High accuracy methods for eigenvalues of elliptic operators by nonconforming elements

In this paper, three high-accuracy methods for eigenvalues of second order elliptic operators are proposed by using the nonconforming Crouzeix-Raviart(CR for short) element and the nonconforming enriched Crouzeix-Raviart(ECR for short) element. They are based on a crucial full one order superconvergence of the first order mixed Raviart-Thomas(RT for short) element. The main ingredient of such a superconvergence analysis is to employ a discrete Helmholtz decomposition of the difference between the canonical interpolation and the finite element solution of the RT element. In particular, it allows for some vital cancellation between terms in one key sum of boundary terms. Consequently, a full one order superconvergence follows from a special relation between the CR element and the RT element, and the equivalence between the ECR element and the RT element for these two nonconforming elements. These superconvergence results improve those in literature from a half order to a full one order for the RT element, the CR element and the ECR element.

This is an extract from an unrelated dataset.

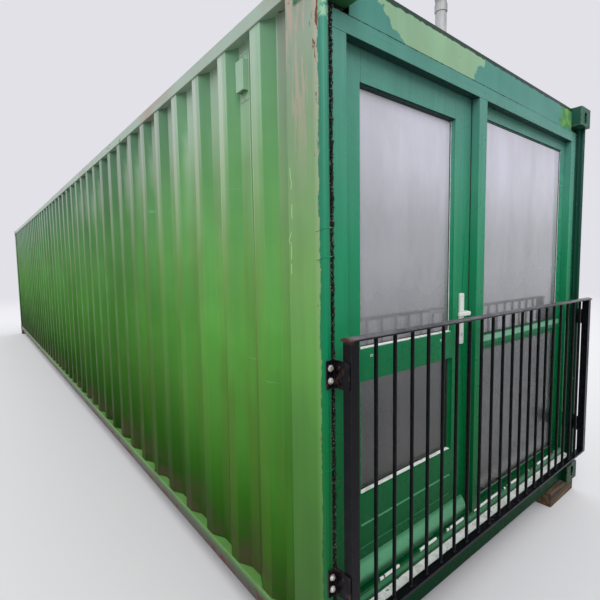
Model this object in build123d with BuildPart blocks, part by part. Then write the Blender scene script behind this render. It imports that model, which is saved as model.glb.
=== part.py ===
from build123d import *
import os

# A forty foot steel container turned into a small house.
# Millimetres, +Z up.  +X is to the right and +Y runs away from someone who faces the glazed end.
# The origin is under the middle of the whole thing, on the ground.

# Overall shell
length = 12192
width = 2438
height = 2591
block_height = 100
skin_recess = 3
rail_recess = 4
panel_recess = 10
round_sides = 16
bar_sides = 10

# Corner castings
casting_depth = 178
casting_width = 162
casting_height = 118
casting_wall = 19
casting_web = 28
casting_edge = 5
top_slot_length = 124.5
top_slot_width = 63.5
side_slot_length = 79.5
side_slot_width = 51
slot_from_end = 103.5
slot_from_side = 89.5

# Corner posts
front_post_face = 23
front_post_flange = 28
front_post_step = 24
front_post_width = 50
front_post_depth = 225
front_post_wall = 6
front_post_radius = 12
rear_post_width = 103
rear_post_recess = 5
rear_post_wall = 6
rear_post_radius = 12

# Long rails
top_rail_size = 60
top_rail_wall = 4
top_rail_drop = 6
bottom_rail_clear = 14
bottom_rail_top = 100
bottom_rail_flange = 50
bottom_rail_wall = 5

# End members
header_face = 59
header_depth = 149
header_drop = 5
header_wall = 5
sill_face = 40
sill_top = 150
sill_wall = 5
rear_member_recess = 10

# Corrugated sheets
sheet = 2
side_depth = 36
side_outer_flat = 72
side_slope = 68
side_inner_least = 72
side_lead = 337
rear_depth = 45.6
rear_outer_flat = 110
rear_slope = 18
rear_inner_least = 90
rear_lead = 175
roof_depth = 20
roof_outer_flat = 91
roof_slope = 13.5
roof_inner_least = 92
roof_lead = 230
roof_margin = 35
roof_taper = 45

# Floor
floor_thickness = 28
floor_side_gap = 4
member_height = 122
member_flange = 45
member_wall = 4
member_count = 31
member_lead = 330

# Supports
block_length = 400
block_width = 220
block_front = 20

# Glazed screen
seat = 0.3
screen_side = 78
screen_depth = 70
frame_face = 70
head_face = 64
bottom_face = 58
mullion_left = 1074
mullion_face = 75
lip_depth = 41
rebate = 15
cill_height = 32
cill_face = 30
cill_fall = 6

# Door leaf
leaf_gap = 5
leaf_front = 105
leaf_thickness = 60
leaf_swing_gap = 8
stile_left = 264
stile_right = 934
door_head_rail = 120
door_mid_top = 1222
door_mid_bottom = 1090
door_low_bottom = 612
panel_grooves = (376, 481)
groove = 6
glass_front = 130
glass_thickness = 24
glass_hold = 12

# Weather board
board_left = 165
board_right = 1035
board_bottom = 247
board_top = 334
board_depth = 32
board_lip = 6
board_bulge_depth = 26
board_bulge_height = 51

# Door hinges
pivot_x = 133
pivot_y = 175
knuckle_radius = 8
pin_radius = 4
pin_clearance = 0.3
knuckle_length = 40
hinge_inset = 180
hinge_flap = 45
hinge_plate = 4

# Door handle
handle_x = 1005
handle_z = 1315
plate_width = 38
plate_bottom = 1153
plate_top = 1413
plate_depth = 9
plate_corner = 5
lever_length = 106
lever_reach = 45
lever_half_height = 10
lever_half_depth = 7
lever_bend = 16
lever_edge = 3
spindle_radius = 5
spindle_hole = 6

# Fixed light
light_front = 100
light_depth = 29
light_member = 62
light_foot = 14
light_glass_front = 108
light_glass_thickness = 16
light_glass_hold = 10
transom_bottom = 1097
transom_top = 1171
transom_edge = 1136
transom_under = 1115

# Sealant
bead_front = 62
bead_back = 84
packer_front = 80
packer_back = 100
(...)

Based on the aforementioned superconvergence of the RT element, asymptotic expansions of eigenvalues are established and employed to achieve high accuracy extrapolation methods for these two nonconforming elements. In contrast to a classic analysis in literature, the novelty herein is to use not only the canonical interpolations of these nonconforming elements but also that of the RT element to analyze such asymptotic expansions. Based on the superconvergence of these nonconforming elements, asymptotically exact a posteriori error estimators of eigenvalues are constructed and analyzed for them. Finally, two post-processing methods are proposed to improve accuracy of approximate eigenvalues by employing these a posteriori error estimators.Numerical tests are provided to justify and compare the performance of the aforementioned methods.